Abstract

This study offers a first step in examining a potential solution for what to do with the ever-increasing number of horizontal shale wells in the United States (and lately, Argentina and China), as they come to the end of their economic life. A comprehensive decision-making tool was developed for scoping assessments based on the technical and economic appraisal of abandoned hydrocarbon wells repurposed into enhanced geothermal systems. We specifically target near end-of-life oil and gas wells, re-commissioned to extract geothermal energy as opposed to hydrocarbons, because these potential geothermal resources are prevalent near a handful of major US population and energy demand centers, including Pittsburgh, Houston, Denver, Dallas, Oklahoma City and San Antonio.
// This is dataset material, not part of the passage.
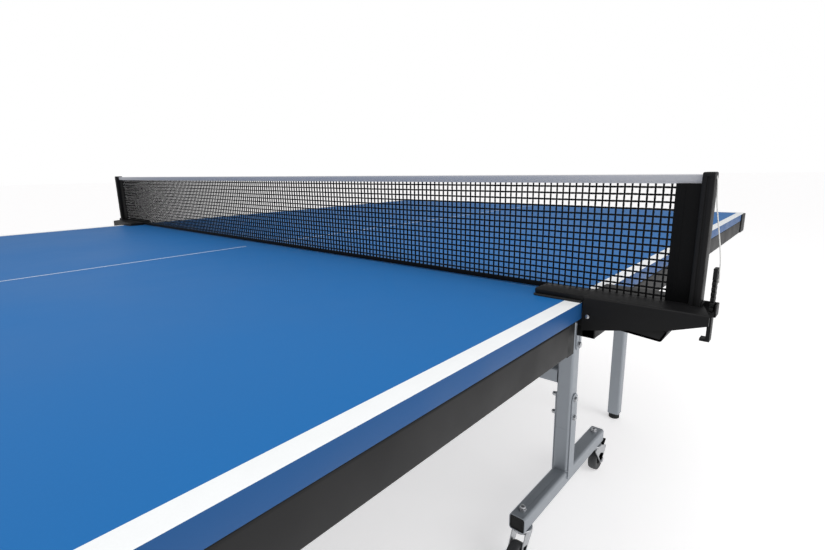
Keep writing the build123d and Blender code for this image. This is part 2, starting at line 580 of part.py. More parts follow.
def brake_pedal():
    """Foot pedal: a pad outside the wheel and a shoe that meets the tyre when it is pressed."""
    pivot = Vector(CASTOR_TRAIL + PEDAL_DX, 0, WHEEL_R + PEDAL_DZ)
    half = PEDAL_W / 2
    outline = Pos(pivot.X, pivot.Z) * Circle(PEDAL_BARREL_R)
    arm = Pos(pivot.X + 11, pivot.Z + 5) * Rot(0, 0, PEDAL_ARM_ANGLE) * Rectangle(PEDAL_ARM, PEDAL_T)
    shoe_mid = WHEEL_R + PEDAL_T / 2 + SHOE_GAP
    shoe_z = pivot.Z - PEDAL_SHOE_DROP
    shoe_x = CASTOR_TRAIL + (shoe_mid ** 2 - (shoe_z - WHEEL_R) ** 2) ** 0.5
    shoe = make_hull((Pos(pivot.X, pivot.Z) * Circle(PEDAL_T / 2)).edges()
                     + (Pos(shoe_x, shoe_z) * Circle(PEDAL_T / 2)).edges())
    outline = outline + arm + shoe - Pos(pivot.X, pivot.Z) * Circle(PEDAL_PIN_R + RUN_FIT)
    pressed = slab_y(outline, -half, half)
    about = Axis(pivot, (0, 1, 0))
    return [pressed.rotate(about, -PEDAL_TRAVEL)]


# ---- Tilt latch ------------------------------------------------------------------------------
def latch_hooks():
    """Hooks that lock the half in the playing position, shown released, joined by a release bar."""
    y1 = -POST_OUT_Y - LUG_T - 0.5
    y0 = y1 - LATCH_T
    inner = LATCH_REACH + LATCH_PIN_R + LATCH_NOSE_GAP
    outer = inner + LATCH_NOSE_T
    ring = Circle(outer) - Circle(inner)
    nose = ring & make_face(Polyline((0, 0), (2 * outer, 2 * outer), (-outer / 4, 2 * outer), close=True))
    web = Rot(0, 0, 45) * Pos(outer / 2, 0) * Rectangle(outer, 12)
    hook = Rot(0, 0, -LATCH_SWING) * (nose + (web & Circle(outer)))
    handle = Rot(0, 0, LATCH_HANDLE_ANGLE) * SlotCenterPoint((LATCH_HANDLE / 2, 0), (LATCH_HANDLE, 0), 16)
    outline = (hook + handle + Circle(10)) - Circle(LATCH_PIN_R + RUN_FIT)
    lever = slab_y(Pos(LATCH_X, LATCH_Z) * outline, y0, y1)
    bar_at = Vector(LATCH_HANDLE, 0, 0).rotate(Axis.Y, -LATCH_HANDLE_ANGLE)
    bar = rod_y(LATCH_X + bar_at.X, LATCH_Z + bar_at.Z, RELEASE_BAR_R, y1, -y1)
    bar -= rod_y(LATCH_X + bar_at.X, LATCH_Z + bar_at.Z, RELEASE_BAR_R - 1.5, y1, -y1)
    return both_sides([lever]) + [bar]


# ---- Net set, modelled on the -Y side and mirrored ----------------------------------------------
def clamp_arm():
    """The channel that carries a net post: its cheeks stand outside the table's side."""
    side_y = HALF_WID + ARM_SIDE_GAP
    top_low = TABLE_HEIGHT + ARM_PAD_T
    top_high = top_low + ARM_SHEET
    plate = block(-ARM_HALF_W, ARM_HALF_W, -ARM_OUTER_Y, -side_y, top_low, top_high)
    plate += block(-ARM_HALF_W, -NET_EDGE_X - SEAM_CLEAR, -side_y, -ARM_INNER_Y, top_low, top_high)
    plate -= block(
        -RACK_W / 2 - RACK_SLOT_GAP, RACK_W / 2 + RACK_SLOT_GAP,
        -RACK_Y - RACK_T / 2 - RACK_SLOT_GAP, -RACK_Y + RACK_T / 2 + RACK_SLOT_GAP,
        top_low - 1, top_high + 1,
    )
    outline = make_face(Polyline(
        (-side_y, TABLE_HEIGHT - ARM_DROP_IN), (-side_y, top_high), (-ARM_OUTER_Y, top_high),
        (-ARM_OUTER_Y, TABLE_HEIGHT - ARM_DROP_OUT),
        (-ARM_OUTER_Y + ARM_BEND_IN, TABLE_HEIGHT - ARM_DROP_MID), close=True,
    ))
    outline -= Pos(-JAW_PIN_Y, JAW_PIN_Z) * Circle(JAW_PIN_R)
    arm = plate + slab_x(outline, -ARM_HALF_W, -ARM_HALF_W + ARM_SHEET)
    return arm + slab_x(outline, ARM_HALF_W - ARM_SHEET, ARM_HALF_W)


def clamp_arms():
    """Both arms, the jaw pins riveted through them and the guide blocks beside the racks."""
    pin = rod_x(-JAW_PIN_Y, JAW_PIN_Z, JAW_PIN_R, -ARM_HALF_W, ARM_HALF_W)
    pin += rod_x(-JAW_PIN_Y, JAW_PIN_Z, JAW_PIN_R + 1.5, -ARM_HALF_W - 1.2, -ARM_HALF_W)
    pin += rod_x(-JAW_PIN_Y, JAW_PIN_Z, JAW_PIN_R + 1.5, ARM_HALF_W, ARM_HALF_W + 1.2)
    top = TABLE_HEIGHT + ARM_PAD_T + ARM_SHEET
    guide = block(-RACK_W / 2 - 2, RACK_W / 2 + 2, -NET_POST_OUT - 5, -NET_POST_OUT, top, top + 7)
    return both_sides([clamp_arm(), pin, guide])


def net_posts():
    """Grooved uprights standing on the arms, with rounded top caps."""
    low = TABLE_HEIGHT + ARM_PAD_T + ARM_SHEET
    high = TABLE_HEIGHT + NET_H
    y0 = -NET_POST_OUT
    y1 = y0 + NET_POST_W
    half = NET_POST_D / 2
    post = block(-half, half, y0, y1, low, high + NET_POST_CAP)
    post = fillet(post.edges().group_by(Axis.Z)[-1].filter_by(Axis.X), NET_POST_CAP)
    middle = (y0 + y1) / 2
    for side in (-1, 1):
        face = side * half
        post -= block(face, face - side * GROOVE_D, middle - GROOVE_W / 2, middle + GROOVE_W / 2, low, high)
    return both_sides([post])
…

This study addresses some of the technical challenges associated with such projects. However, the main focus is on (1) the probabilistic evaluation of the economic net present value, and (2) specific solutions for possible commercial deal structures required for negotiation and project implementation. The backdrop for the test case in this study is the new Texas A&M RELLIS Campus being constructed in College Station, Texas. A successful commercial model for the use of abandoned oil and gas wells to extract low and medium temperature geothermal resources could spur further development and a pilot study is proposed for this green source of energy. Our estimations suggest a net present value of $1.2 billion could be unlocked in the US alone, through the repurposing of wells, previously used for hydrocarbon extraction only.